Sony CEO Kaz Hirai, hosting his company’s IFA news conference Wednesday in Berlin, promised the company's mantra will be to “make major strides” in innovation to create products that will touch consumers in a “deeper and even more profound way” than in the past. Sony introduced its new Xperia Z5 smartphones in a “compact” 4.6-inch screen size and a 5.5-inch step-up “premium” version that Sony is billing as the world’s first 4K smartphone. Both versions feature a variety of camera innovations, Hirai said.
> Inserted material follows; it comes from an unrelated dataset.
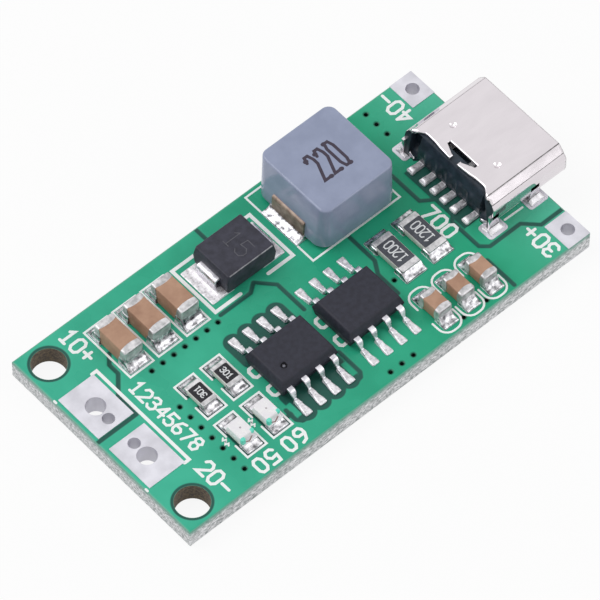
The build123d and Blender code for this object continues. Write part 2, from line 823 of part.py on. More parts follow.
# Indicator lights: a small base with wrapped ends under a clear moulded lens
for number, (x, y) in enumerate(light_spots, start=1):
    with BuildPart() as light_base_block:
        slab(x, y, seat + cap_wall, chip_width, chip_length - 2 * cap_wall, light_base - 2 * cap_wall)
    keep(light_base_block, f"indicator_light_{number}_base")
    with BuildPart() as light_ends:
        light_end = (chip_length - light_lens_length) / 2
        for side in (-1, 1):
            slab(x, y + side * (chip_length - light_end) / 2, seat, chip_width, light_end, light_base)
        add(light_base_block.part, mode=Mode.SUBTRACT)
    keep(light_ends, f"indicator_light_{number}_ends")
    with BuildPart() as light_lens:
        lens_bottom = seat + light_base - cap_wall
        for level, draft in ((0, 0), (light_lens_height, light_lens_draft)):
            with BuildSketch(Plane.XY.offset(lens_bottom + level)):
                with Locations((x, y)):
                    Rectangle(chip_width - draft, light_lens_length - 2 * draft)
        loft()
    keep(light_lens, f"indicator_light_{number}_lens")

# Moulded circuits: the charge controller and the power switch, with gull-wing leads
lead_level = seat + circuit_standoff + circuit_height / 2
lead_knee = (lead_span / 2 - lead_foot + circuit_width / 2) / 2
for (x, y), label in zip(circuit_spots, ("charge_controller", "power_switch")):
    with BuildPart() as leads:
        for side in (-1, 1):
            for k in range(4):
                lead_x = x + (k - 1.5) * lead_pitch - lead_width / 2
                with BuildSketch(Plane(origin=(lead_x, y, 0), x_dir=(0, side, 0), z_dir=(side, 0, 0))):
                    with BuildLine():
                        Polyline(
                            (circuit_width / 2 - lead_root, lead_level + lead_thickness / 2),
                            (lead_knee + lead_thickness / 2, lead_level + lead_thickness / 2),
                            (lead_span / 2 - lead_foot + lead_thickness / 2, seat + lead_thickness),
                            (lead_span / 2, seat + lead_thickness),
                            (lead_span / 2, seat),
                            (lead_span / 2 - lead_foot - lead_thickness / 2, seat),
                            (lead_knee - lead_thickness / 2, lead_level - lead_thickness / 2),
                            (circuit_width / 2 - lead_root, lead_level - lead_thickness / 2),
                            close=True,
                        )
                    make_face()
                extrude(amount=side * lead_width)
    keep(leads, f"{label}_leads")
    with BuildPart() as moulding:
        moulded_body(
            x,
            y,
            seat + circuit_standoff,
            circuit_height,
            circuit_length,
            circuit_width,
            circuit_end_draft,
            circuit_side_draft,
        )
        dimple_x = x - circuit_length / 2 + circuit_end_draft + circuit_dimple_margin
        dimple_y = y - circuit_width / 2 + circuit_side_draft + circuit_dimple_margin
        dimple_z = seat + circuit_standoff + circuit_height - circuit_dimple_depth
        if label == "charge_controller":
            with Locations((dimple_x, dimple_y, dimple_z)):
                Cylinder(circuit_dimple / 2, circuit_dimple_depth, align=LOW, mode=Mode.SUBTRACT)
        add(leads.part, mode=Mode.SUBTRACT)
    keep(moulding, f"{label}_body")

# Solder at the ends of the chip parts
with BuildPart() as chip_solder:
    for x, y in capacitor_spots:
        wedge_pair(x, y, capacitor_length, capacitor_land_span, capacitor_width, capacitor_height / 2)
    for x, y in input_spots:
        wedge_pair(x, y, input_length, input_land_span, input_width, input_height / 2)
    for x, y in sense_spots:
        wedge_pair(x, y, sense_length, sense_land_span, sense_width, sense_height * 0.8)
    for x, y in resistor_spots:
        wedge_pair(x, y, chip_length, chip_land_span, chip_width, chip_height * 0.8)
    for x, y in light_spots:
        wedge_pair(x, y, chip_length, chip_land_span, chip_width, light_base * 0.8)
keep(chip_solder, "chip_solder")

# Solder outside the straps of the inductor and the diode
with BuildPart() as power_solder:
    for side in (-1, 1):
        face = core_x + side * (inductor_length / 2 - inductor_strap_set_in + inductor_strap)
        run = abs(inductor_x + side * inductor_outline_length / 2 - face)
        solder_wedge(face, core_y, (side, 0), inductor_strap_width, run, inductor_strap_rise / 3)
        face = diode_body_x + side * diode_span / 2
        run = abs(diode_x + side * diode_land_span / 2 - face)
        solder_wedge(face, rear_row, (side, 0), diode_strap_width, run, diode_height / 6)
keep(power_solder, "power_solder")

# Solder at the tips of the leads
with BuildPart() as lead_solder:
    for x, y in circuit_spots:
        for side in (-1, 1):
            for k in range(4):
                tip = (x + (k - 1.5) * lead_pitch, y + side * lead_span / 2)
                solder_wedge(*tip, (0, side), lead_width, lead_toe, lead_thickness)
keep(lead_solder, "lead_solder")

# Solder in the slots of the socket's legs, with a mound round each leg
with BuildPart() as socket_solder:
    with BuildSketch():
        with Locations(*leg_spots):
            SlotOverall(leg_slot_length, leg_slot_width)
    extrude(amount=seat)
    for x, y in leg_spots:
        solder_mound(x, y, leg_land_length - 2 * leg_land_corner, leg_land_width - 2 * leg_land_corner)
    add(socket_shell.part, mode=Mode.SUBTRACT)
keep(socket_solder, "socket_solder")
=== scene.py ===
"""Dresses the lithium battery charger module: camera, board, lands, parts, socket, solder, floor and light.

Every shape is worked out in millimetres in the part's own frame and becomes metres when its mesh is made.
"""

import math
import bmesh
import bpy
import numpy as np
from mathutils import Matrix, Vector


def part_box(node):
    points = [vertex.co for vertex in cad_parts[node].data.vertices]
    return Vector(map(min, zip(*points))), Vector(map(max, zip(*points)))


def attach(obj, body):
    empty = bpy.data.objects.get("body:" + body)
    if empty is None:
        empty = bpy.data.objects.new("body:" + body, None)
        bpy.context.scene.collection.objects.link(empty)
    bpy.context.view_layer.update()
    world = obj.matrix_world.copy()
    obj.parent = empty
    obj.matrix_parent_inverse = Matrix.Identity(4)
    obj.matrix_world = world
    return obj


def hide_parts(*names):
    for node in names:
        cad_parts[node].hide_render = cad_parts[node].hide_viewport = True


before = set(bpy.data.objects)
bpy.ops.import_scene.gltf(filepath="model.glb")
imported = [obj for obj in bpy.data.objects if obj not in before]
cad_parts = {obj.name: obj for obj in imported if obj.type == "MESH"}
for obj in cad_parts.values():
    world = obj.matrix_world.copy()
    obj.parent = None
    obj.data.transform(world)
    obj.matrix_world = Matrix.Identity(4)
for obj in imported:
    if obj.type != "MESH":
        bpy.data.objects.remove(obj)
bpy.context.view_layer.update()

# Camera: a long lens that looks down over the battery end's front corner,
# aimed at the middle of the module, with the picture turned by a fraction of a degree.
camera_aim = Vector((-0.00123117, 0.00000623, 0.00153746))
camera_distance = 0.461945
camera_azimuth = math.radians(-42.321)
camera_elevation = math.radians(56.162)
camera_roll = math.radians(0.6215)
camera_lens = 412.769
camera_sensor = 36.0
flat = math.cos(camera_elevation)
away = Vector((math.sin(camera_azimuth) * flat, -math.cos(camera_azimuth) * flat, math.sin(camera_elevation)))
level_right = Vector((math.cos(camera_azimuth), math.sin(camera_azimuth), 0.0))
level_up = away.cross(level_right)
camera_right = level_right * math.cos(camera_roll) + level_up * math.sin(camera_roll)
camera_up = away.cross(camera_right)
camera_data = bpy.data.cameras.new("camera")
camera_data.lens = camera_lens
camera_data.sensor_width = camera_sensor
camera_data.clip_start = 0.01
camera = bpy.data.objects.new("camera", camera_data)
camera_turn = Matrix((camera_right, camera_up, away)).transposed().to_4x4()
camera.matrix_world = Matrix.Translation(camera_aim + away * camera_distance) @ camera_turn
bpy.context.scene.collection.objects.link(camera)
bpy.context.scene.camera = camera

# Circuit board: one glass-fibre laminate with copper under green solder mask. The mask dips into the
# grooves between the copper fields, stops short of the sawn edges, and opens at the drilled holes.
mm = 0.001


def corners(node):
    """Lowest and highest corner of a CAD node, in millimetres."""
    low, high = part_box(node)
    return np.array(low) / mm, np.array(high) / mm


def measured(node):
    """Middle x and y, length, width, height, lowest and highest z of a CAD node, in millimetres."""
    low, high = corners(node)
    return (*((low + high) / 2)[:2], *(high - low), low[2], high[2])


def box_middle(box):
    """Middle in plan of a box given as a row (low x y z, high x y z)."""
    return (box[:2] + box[3:5]) / 2


def islands(node):
    """Boxes, in millimetres, of the separate solids in a CAD node, as rows (low x y z, high x y z).

    Corners in one place count as one. Each triangle hands its smallest number to its corners until none
    changes.
    """
    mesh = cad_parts[node].data
    mesh.calc_loop_triangles()
    points = np.zeros(len(mesh.vertices) * 3)
    mesh.vertices.foreach_get("co", points)
    triangles = np.zeros(len(mesh.loop_triangles) * 3, int)
    mesh.loop_triangles.foreach_get("vertices", triangles)
    places, number = np.unique(np.round(points.reshape(-1, 3) / mm, 4), axis=0, return_inverse=True)
    triangles = number.reshape(-1)[triangles].reshape(-1, 3)
    label = np.arange(len(places))
    while True:
        lowest = label[triangles].min(axis=1)
        new = label.copy()
        np.minimum.at(new, triangles.reshape(-1), np.repeat(lowest, 3))
        if (new == label).all():
            break
        label = new
    return np.array([np.r_[places[label == k].min(0), places[label == k].max(0)] for k in np.unique(label)])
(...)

Companies from Finland, Israel, New Zealand, the U.K., the U.S. and elsewhere supported Colombian government agencies in buying surveillance equipment that allowed them to intercept communications, said a Privacy International report Wednesday, following a PI report Monday on the secret surveillance programs in Colombia (see 1508310051). “Peering behind the veil of surveillance in Colombia, a broad international network of companies are (sic) revealed to be behind some of the most significant expansions in surveillance capabilities in the country over the past ten years,” PI Advocacy Officer Matthew Rice said. “The surveillance industry has been found to be wholly complicit in these abuses,” said PI Research Officer Edin Omanovic. “Probing questions need to be asked about this cycle and how it can be placed within a human rights framework that guarantees that in the future it cannot be this easy for an agency to act outside the law.” There's an urgent need for more transparency and safeguards because the rise of the surveillance industry hasn't been met with the required protections, Omanovic said.